## Data
· · ·
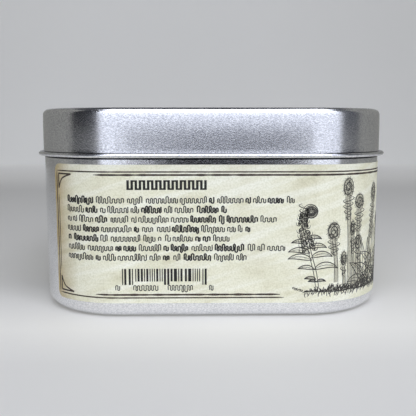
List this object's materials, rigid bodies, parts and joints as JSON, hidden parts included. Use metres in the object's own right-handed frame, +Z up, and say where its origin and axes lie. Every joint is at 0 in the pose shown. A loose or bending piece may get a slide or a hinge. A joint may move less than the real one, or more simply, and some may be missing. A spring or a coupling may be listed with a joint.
{
  "type": "square slip-lid tin",
  "caption": "Rounded-square seamless tinplate tin with a slip lid, an outward curled lid edge and a printed paper label glued round the wall.",
  "frame": {"origin": "middle of the base, level with the ring that the tin stands on", "axes": "+Z up through the lid; -Y is the face with the label's small print; +X is the right of that face"},
  "size_m": [0.1078, 0.1078, 0.06],
  "materials": {
    "tinplate": "satin tin coating on drawn steel sheet, faint rolling grain and fine sparkle",
    "label_paper": "matt aged cream label paper with dark brown print"
  },
  "bodies": {
    "root": {"tin_body": "tinplate", "lid": "tinplate", "label": "label_paper"}
  },
  "joints": []
}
· · ·
## Exercise requirements
Quote the listing in full, please, keeping every line exact.

## Solution
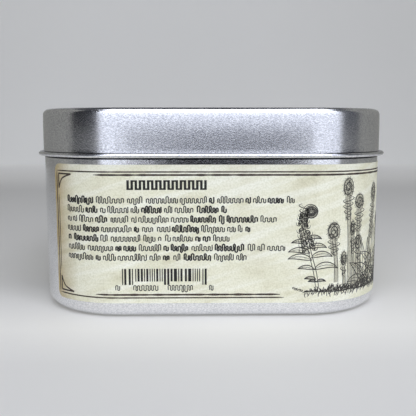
List this object's materials, rigid bodies, parts and joints as JSON, hidden parts included. Use metres in the object's own right-handed frame, +Z up, and say where its origin and axes lie. Every joint is at 0 in the pose shown. A loose or bending piece may get a slide or a hinge. A joint may move less than the real one, or more simply, and some may be missing. A spring or a coupling may be listed with a joint.
{
  "type": "square slip-lid tin",
  "caption": "Rounded-square seamless tinplate tin with a slip lid, an outward curled lid edge and a printed paper label glued round the wall.",
  "frame": {"origin": "middle of the base, level with the ring that the tin stands on", "axes": "+Z up through the lid; -Y is the face with the label's small print; +X is the right of that face"},
  "size_m": [0.1078, 0.1078, 0.06],
  "materials": {
    "tinplate": "satin tin coating on drawn steel sheet, faint rolling grain and fine sparkle",
    "label_paper": "matt aged cream label paper with dark brown print"
  },
  "bodies": {
    "root": {"tin_body": "tinplate", "lid": "tinplate", "label": "label_paper"}
  },
  "joints": []
}